Currently the only way to determine display support is through the
VFIO_DEVICE_QUERY_GFX_PLANE ioctl, but for libvirt to probe that on
their own they'd need to get to the point where they could open the
vfio device and perform the ioctl. That means opening a vfio
container, adding the group, setting the iommu type, and getting the
device. I was initially a bit appalled at asking libvirt to do that,
but the alternative is to put this information in sysfs, but doing that
we risk that we need to describe every nuance of the mdev device
through sysfs and it becomes a dumping ground for every possible
feature an mdev device might have.
So I was ready to return and suggest that maybe libvirt should probe
the device to know about these ancillary configuration details, but
then I remembered that both mdev vGPU vendors had external dependencies
to even allow probing the device. KVMGT will fail to open the device
if it's not associated with an instance of KVM and NVIDIA vGPU, I
believe, will fail if the vGPU manager process cannot find the QEMU
instance to extract the VM UUID. (Both of these were bad ideas)

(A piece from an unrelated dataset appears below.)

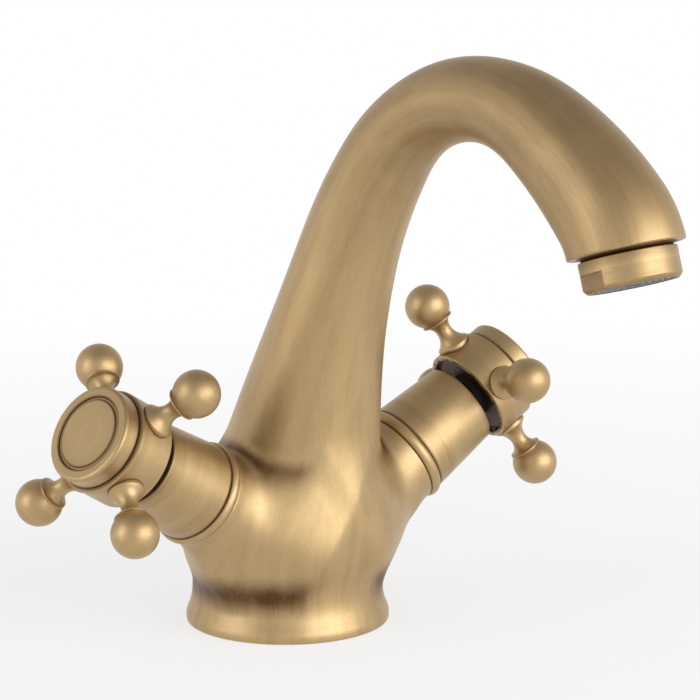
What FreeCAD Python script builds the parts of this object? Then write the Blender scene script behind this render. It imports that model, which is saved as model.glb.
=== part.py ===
import FreeCAD, Part

import math
import os

import Sketcher

# A two-handle basin mixer tap: one brass casting whose neck runs over into a fixed swan-neck
# spout, and two valves that lean outwards from it, each worked by a cross handle.
# Frame: millimetres, +Z up, origin at the centre of the foot's underside on the deck.
# The spout points along -Y. The hot valve is on the -X side and the cold one on the +X side.

Vector = FreeCAD.Vector

# ----------------------------------------------------------------------------- driving sizes
# "along" sizes are measured on the valve axis, from the point where both axes meet.
SIZES = {
    # foot and trunk of the casting
    "foot_radius": 27.5,
    "foot_bulge": 0.15,
    "foot_bulge_height": 1.8,
    "waist_radius": 25.9,
    "waist_height": 9.5,
    "shoulder_radius": 26.4,
    "shoulder_height": 21.0,
    "belly_radius": 25.9,
    "belly_height": 30.0,
    "breast_radius": 23.0,
    "breast_height": 41.0,
    "underside_radius": 21.5,
    "underside_depth": 8.0,
    # centre line of the neck and spout: five arcs, each with a length and a turn
    "neck_start_height": 18.0,
    "neck_start_tilt": 10.4,
    "neck_length": 90.2,
    "neck_turn": 13.4,
    "rise_length": 31.1,
    "rise_turn": 14.3,
    "crown_length": 65.0,
    "crown_turn": 80.0,
    "fall_length": 29.4,
    "fall_turn": 17.0,
    "drop_length": 9.5,
    "drop_turn": 27.0,
    # outer radius of the neck and spout along those arcs
    "neck_lower_radius": 18.8,
    "neck_upper_radius": 15.45,
    "neck_top_radius": 13.25,
    "rise_middle_radius": 12.35,
    "rise_top_radius": 11.5,
    "crown_rear_radius": 10.55,
    "crown_middle_radius": 10.5,
    "crown_front_radius": 10.85,
    "crown_end_radius": 12.1,
    "fall_middle_radius": 13.25,
    "fall_end_radius": 14.05,
    "outlet_radius": 14.3,
    "spout_wall": 3.2,
    "waterway_start_length": 30.0,
    # how the two valve axes lie
    "valve_axis_height": 20.24,
    "valve_axis_setback": -3.13,
    "valve_tilt": 31.0,
    "valve_sweep": 5.6,
    # bosses of the casting that carry the valves
    "boss_face_along": 39.6,
    "boss_radius": 13.4,
    "boss_straight": 2.5,
    "boss_root_along": 12.0,
    "boss_root_above": 28.0,
    "boss_root_below": 22.7,
    "boss_root_width": 23.0,
    "boss_flare": 1.3,
    # bores in the casting
    "seat_along": 18.0,
    "chamber_radius": 9.6,
    "valve_thread_radius": 10.48,
    "valve_thread_length": 6.6,
    "seat_hole_radius": 4.0,
    "seat_hole_bottom_along": 10.0,
    "port_radius": 3.5,
    "port_along": 26.0,
    "port_top_spread": 5.0,
    "inlet_spread": 9.6,
    "inlet_thread_radius": 4.5,
    "inlet_thread_length": 12.0,
    "inlet_bore_radius": 3.6,
    "stud_setback": 11.0,
    "stud_hole_radius": 3.4,
    "stud_hole_length": 12.0,
    # seal under the foot
    "base_seal_outer_radius": 25.4,
    "base_seal_width": 2.8,
    "base_seal_depth": 2.0,
    # bead ring between casting and sleeve
    "ring_width": 3.2,
    "ring_bead_radius": 1.93,
    # headwork: the brass body of the quarter-turn valve
    "fit_gap": 0.05,
    "cut_overrun": 1.0,
    "cage_radius": 8.6,
    "cage_wall": 1.2,
    "cage_start_along": 20.0,
    "window_width": 8.0,
    "window_height": 2.2,
    "valve_seal_radius": 0.85,
    "headwork_flange_radius": 11.8,
    "headwork_flange_thickness": 1.5,
    "hex_across_flats": 19.0,
    "hex_height": 5.0,
    "barrel_radius": 7.5,
    "headwork_top_along": 64.6,
    # ceramic discs and what drives them
    "disc_radius": 7.3,
    "fixed_disc_thickness": 3.0,
    "moving_disc_thickness": 2.5,
    "disc_gap": 0.1,
    "disc_port_inner_radius": 2.4,
    "disc_port_outer_radius": 5.8,
    "disc_port_angle": 80.0,
    "seat_seal_inner_radius": 4.6,
    "seat_seal_length": 2.9,
    "drive_slot_width": 3.0,
    "drive_slot_length": 10.0,
    "drive_slot_depth": 1.2,
    # spindle
    "spindle_radius": 5.0,
    "running_gap": 0.05,
    "foot_bar_length": 12.0,
    "foot_bar_width": 5.0,
    "foot_bar_height": 1.8,
    "spindle_collar_radius": 6.9,
    "spindle_collar_height": 1.3,
    "thrust_washer_thickness": 0.6,
    "spindle_seal_radius": 0.75,
    "spindle_seal_lower_along": 51.0,
    "spindle_seal_pitch": 5.0,
    "circlip_play": 0.3,
    "circlip_thickness": 1.0,
    "circlip_radius": 6.6,
    "circlip_groove_depth": 0.8,
    "circlip_opening": 70.0,
    "spline_start_along": 66.4,
    "spline_radius": 3.95,
    "spline_depth": 0.4,
    "spline_teeth": 20,
    "spindle_top_along": 75.3,
    # sleeve over the headwork
    "sleeve_base_radius": 13.44,
    "sleeve_end_along": 64.1,
    "sleeve_end_radius": 11.9,
    "sleeve_wall": 1.2,
    "sleeve_end_wall": 1.8,
    "sleeve_edge_round": 0.6,
    # cross handle
    "hub_back_along": 67.25,
    "hub_radius": 13.9,
    "hub_front_along": 78.9,
    "hub_chamfer": 0.8,
    "hub_back_rim": 1.5,
    "hub_back_recess": 1.4,
    "hub_web_back_along": 75.5,
    "hub_web_thickness": 1.1,
    "bush_radius": 6.0,
    "bush_back_along": 67.0,
    "cap_plug_radius": 10.9,
    "cap_plug_length": 2.0,
    "cap_plug_wall": 1.3,
    "screw_shank_radius": 2.4,
    "screw_head_radius": 4.2,
    "screw_head_height": 2.6,
    "screw_length": 11.0,
    "screw_socket_across_flats": 3.0,
    "screw_socket_depth": 1.6,
    "cap_radius": 13.0,
    "cap_front_along": 83.9,
    "cap_edge_round": 1.0,
    "cap_web": 1.2,
    "disc_recess_radius": 10.0,
    "disc_recess_depth": 1.6,
    "index_disc_radius": 9.0,
    # spokes
    "spoke_plane_along": 72.8,
    "spoke_count": 4,
    "ball_radius": 6.2,
    "ball_centre_reach": 27.25,
    "fin_radius": 4.65,
    "fin_reach": 21.9,
    "fin_width": 0.9,
    "spoke_waist_radius": 2.05,
    "spoke_waist_reach": 19.6,
    "spoke_foot_radius": 4.7,
    "spoke_foot_edge": 0.7,
    "spoke_tenon_radius": 2.4,
    "spoke_tenon_length": 4.5,
    "hot_handle_angle": 42.8,
    "cold_handle_angle": 15.1,
    # aerator in the outlet
    "aerator_thread_radius": 12.0,
    "aerator_thread_length": 7.0,
    "aerator_ring_radius": 11.9,
    "aerator_ring_gap": 0.9,
    "aerator_neck_radius": 11.1,
    "aerator_ring_height": 5.5,
    "aerator_nose_height": 2.4,
    "aerator_nose_radius": 9.2,
    "aerator_bore_radius": 8.3,
    "aerator_insert_radius": 9.6,
    "aerator_insert_height": 6.5,
    "wrench_flats_across": 22.0,
    "wrench_flats_height": 4.9,
    "wrench_flats_angle": 10.0,
    "mesh_thickness": 0.4,
    "washer_thickness": 1.6,
    "washer_inner_radius": 9.0,
    "jet_hole_radius": 0.6,
    "jet_row_count": 3,
    "jet_row_pitch": 2.1,
}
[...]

Here's another proposal that's really growing on me:
* Fix the vendor drivers! Allow devices to be opened and probed
without these external dependencies.
* Libvirt uses the existing vfio API to open the device and probe the
necessary ioctls, if it can't probe the device, the feature is
unavailable, ie. display=off, no migration.
I'm really having a hard time getting behind inventing a secondary API
just to work around arbitrary requirements from mdev vendor drivers.
vfio was never intended to be locked to QEMU or KVM, these two vendor
drivers are the only examples of such requirements, and we're only
encouraging this behavior if we add a redundant API for device
probing. Any solution on the table currently would require changes to
the mdev vendor drivers, so why not this change? Please defend why
each driver needs these external dependencies and why the device open
callback is the best, or only, place in the stack to enforce that
dependency. Let's see what we're really dealing with here. Thanks,
Alex